Medizinische Hilfe
Im medizinischen Alltag spielen Nahrungsmittelvergiftungen mit Clostridium botulinum keine große Rolle mehr. Lebensmittelüberwachung und Gesundheitsämter sorgen dafür, dass unsere Lebensmittel sicher sind. Wegen der Seltenheit der Krankheit kennen aber auch nur noch sehr wenige Ärzte die Beschwerden einer solchen Botulinumvergiftung, so dass die richtige Diagnose im konkreten Fall oft schwierig ist.
Frage: Woran erkennen Ärzte überhaupt eine Vergiftung mit Botulinumtoxin?
Dr. Bresser: Seit etwa 100 Jahren verstehen Ärzte, warum Menschen an Wurstgift oder verdorbenen Konservendosen sterben können. Doch das Erkennen der Krankheit ist schwierig. Spezielle Bluttests auf Botulismus sind sehr kompliziert. Oft müssen die Erreger zur endgültigen Diagnose aus verdorbenen Lebensmitteln angezüchtet werden – was in manchen Fällen bis zu einer Woche dauern kann. Eine Früherkennung der Krankheit ist daher nur anhand der Beschwerden des Kranken möglich. An eine Botulinumtoxin-Vergiftung sollte der Arzt denken, wenn plötzlich mehrere Menschen seiner Praxis unter Muskelschwäche, Augenmuskelproblemen und Sehstörungen leiden. Meist werden die Beschwerden anfangs als Nervenkrankheit fehlgedeutet.
Die Diagnose „Botulinumtoxin-Vergiftung“ ist sehr aufwändig.
Frage: Was geschieht nach der Diagnosestellung?
Dr. Bresser: Die medizinische Behandlung einer Botulinumtoxin-Vergiftung ist noch immer ein Alptraum für alle Beteiligten. Nach erfolgreicher Diagnose muss möglichst rasch gehandelt werden, da das Gift tödlich sein kann. Leider zeigen sich aber auch im Behandlungsrepertoire der Medizin große Lücken. Zwar kennen wir seit vielen Jahren verschiedene Gegengifte (Antitoxine) gegen Botulinumtoxin.

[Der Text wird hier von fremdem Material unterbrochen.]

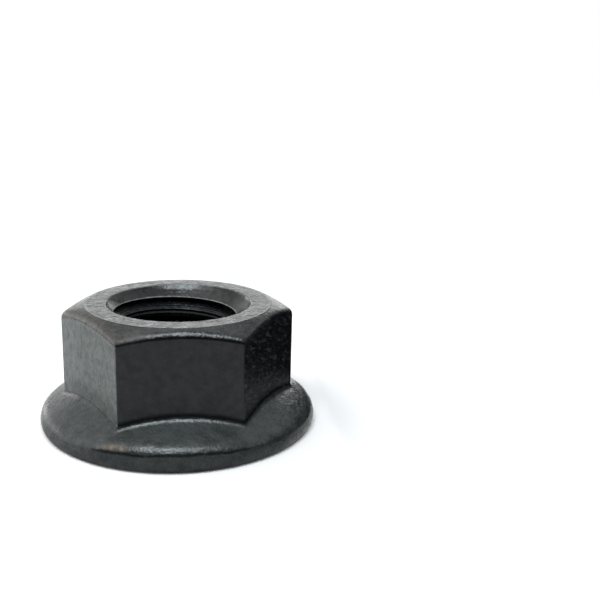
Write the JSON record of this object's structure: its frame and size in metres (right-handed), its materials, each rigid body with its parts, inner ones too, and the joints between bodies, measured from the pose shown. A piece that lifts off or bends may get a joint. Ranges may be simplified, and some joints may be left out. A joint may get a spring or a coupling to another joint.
{
  "type": "hex flange nut",
  "caption": "Hexagon nut forged in one piece with a round flange that slopes to a rounded rim; the threaded bore is countersunk at both ends and the bearing face is flat.",
  "frame": {"origin": "centre of the flat bearing face, on the thread's axis", "axes": "+Z along the thread's axis, from the bearing face to the top of the hexagon; +X through one corner of the hexagon"},
  "size_m": [0.0262, 0.0262, 0.0115],
  "materials": {
    "dark_steel": "forged steel with a dark grey oxide coating, semi-matt and slightly mottled"
  },
  "bodies": {
    "root": {"flange_nut": "dark_steel"}
  },
  "joints": []
}
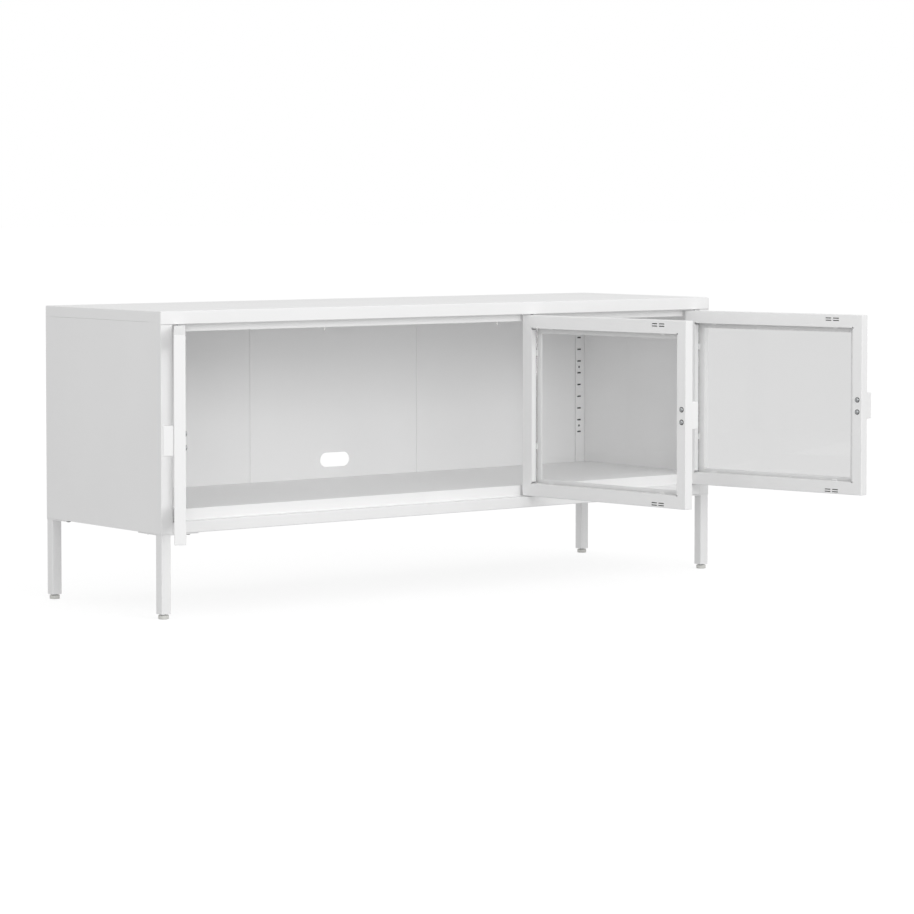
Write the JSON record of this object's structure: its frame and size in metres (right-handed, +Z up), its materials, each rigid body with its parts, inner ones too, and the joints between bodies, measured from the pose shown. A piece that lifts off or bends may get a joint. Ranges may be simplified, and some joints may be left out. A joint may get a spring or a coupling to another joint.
{
  "type": "tv stand with doors",
  "caption": "Low sheet-steel TV stand on square legs, with framed glass doors that swing out on fixed pins, an open interior, a cable slot in the back and levelling feet.",
  "frame": {"origin": "on the floor, under the middle of the box that the stand fills with its doors as modelled, open", "axes": "+X along the width to the right seen from the front, +Y from the front to the back, +Z up"},
  "size_m": [1.5986, 0.8002, 0.5525],
  "materials": {
    "white_powder_coat": "fine-textured satin white powder coat on folded sheet steel",
    "clear_glass": "clear float glass",
    "dark_zinc": "dark zinc plate",
    "white_plastic": "moulded white plastic",
    "foot_plastic": "moulded pale grey plastic"
  },
  "bodies": {
    "cabinet": {"back_panel_centre": "white_powder_coat", "back_panel_left": "white_powder_coat", "back_panel_right": "white_powder_coat", "bottom_panel": "white_powder_coat", "door_bumper_left": "white_plastic", "door_bumper_middle": "white_plastic", "door_bumper_right": "white_plastic", "left_hinge_pin_lower": "dark_zinc", "left_hinge_pin_upper": "dark_zinc", "left_side_panel": "white_powder_coat", "leg_bolt_front_left_edge": "dark_zinc", "leg_bolt_front_left_side": "dark_zinc", "leg_bolt_front_right_edge": "dark_zinc", "leg_bolt_front_right_side": "dark_zinc", "leg_bolt_rear_left_edge": "dark_zinc", "leg_bolt_rear_left_side": "dark_zinc", "leg_bolt_rear_right_edge": "dark_zinc", "leg_bolt_rear_right_side": "dark_zinc", "leg_front_left": "white_powder_coat", "leg_front_right": "white_powder_coat", "leg_plug_front_left": "white_plastic", "leg_plug_front_right": "white_plastic", "leg_plug_rear_left": "white_plastic", "leg_plug_rear_right": "white_plastic", "leg_rear_left": "white_powder_coat", "leg_rear_right": "white_powder_coat", "middle_hinge_pin_lower": "dark_zinc", "middle_hinge_pin_upper": "dark_zinc", "right_hinge_pin_lower": "dark_zinc", "right_hinge_pin_upper": "dark_zinc", "right_side_panel": "white_powder_coat", "shelf_strip_front_left": "white_powder_coat", "shelf_strip_front_right": "white_powder_coat", "shelf_strip_rear_left": "white_powder_coat", "shelf_strip_rear_right": "white_powder_coat", "top_panel": "white_powder_coat", "top_rail_left": "white_powder_coat", "top_rail_right": "white_powder_coat"},
    "left_door": {"left_door_frame": "white_powder_coat", "left_door_glass": "clear_glass", "left_door_handle": "white_powder_coat", "left_handle_screw_lower": "dark_zinc", "left_handle_screw_upper": "dark_zinc"},
    "middle_door": {"middle_door_frame": "white_powder_coat", "middle_door_glass": "clear_glass", "middle_door_handle": "white_powder_coat", "middle_handle_screw_lower": "dark_zinc", "middle_handle_screw_upper": "dark_zinc"},
    "right_door": {"right_door_frame": "white_powder_coat", "right_door_glass": "clear_glass", "right_door_handle": "white_powder_coat", "right_handle_screw_lower": "dark_zinc", "right_handle_screw_upper": "dark_zinc"},
    "foot_front_left": {"levelling_foot_front_left": "foot_plastic"},
    "foot_front_right": {"levelling_foot_front_right": "foot_plastic"},
    "foot_rear_left": {"levelling_foot_rear_left": "foot_plastic"},
    "foot_rear_right": {"levelling_foot_rear_right": "foot_plastic"}
  },
  "joints": [
    {"name": "left_door_hinge", "type": "hinge", "parent": "cabinet", "child": "left_door", "pos_m": [-0.55744, 0.00809, 0.3505], "axis": [0, 0, -1], "range_deg": [-123.2, 1.8]},
    {"name": "middle_door_hinge", "type": "hinge", "parent": "cabinet", "child": "middle_door", "pos_m": [0.26422, 0.00809, 0.3505], "axis": [0, 0, 1], "range_deg": [-96.9, 8.1]},
    {"name": "right_door_hinge", "type": "hinge", "parent": "cabinet", "child": "right_door", "pos_m": [0.68756, 0.00809, 0.3505], "axis": [0, 0, 1], "range_deg": [-102.7, 22.3]},
    {"name": "foot_front_left_screw", "type": "slide", "parent": "cabinet", "child": "foot_front_left", "axis": [0, 0, -1], "range_m": [0, 0.01]},
    {"name": "foot_front_right_screw", "type": "slide", "parent": "cabinet", "child": "foot_front_right", "axis": [0, 0, -1], "range_m": [0, 0.01]},
    {"name": "foot_rear_left_screw", "type": "slide", "parent": "cabinet", "child": "foot_rear_left", "axis": [0, 0, -1], "range_m": [0, 0.01]},
    {"name": "foot_rear_right_screw", "type": "slide", "parent": "cabinet", "child": "foot_rear_right", "axis": [0, 0, -1], "range_m": [0, 0.01]}
  ]
}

Diese Antitoxine wirken aber nur gegen das frei im Blut kreisende Gift und müssen möglichst früh gegeben werden. Sie sind nicht sehr effektiv. Am wichtigsten im Krankheitsfall ist daher noch immer eine rein symptomatische, lebenserhaltende Behandlung auf der Intensivstation des Krankenhauses. Dorthin wird jeder Vergiftungsfall möglichst rasch verlegt und danach kontinuierlich überwacht. Durch künstliche Beatmung, Herzmedikamente und andere Maßnahmen wird versucht, die mehr oder weniger gelähmten Körperfunktionen so lange künstlich zu erhalten, bis das Gift vom Körper wieder abgebaut wurde.
Frage: Können wir uns wenigstens durch eine Impfung vor einer solchen Vergiftung schützen?
Dr. Bresser: Trotz jahrzehntelanger Forschung ist eine sicher wirksame und nebenwirkungsarme Impfung nicht in Sicht. Zwar gibt es einen Impfstoff gegen fünf Giftmolekültypen, er ist aber über 30 Jahre alt. An neuen Gen-Impfstoffen wird geforscht; sie würden einen hohen Schutz bei guter Verträglichkeit bieten. Der amerikanische „Krieg gegen den Terror“ hat auch den Forschungslaboratorien Rückenwind gegeben, die sich mit dem BTX-Impfstoff befassen, denn jede Armee der Welt möchte ihre Soldaten gegen Giftangriffe impfen können.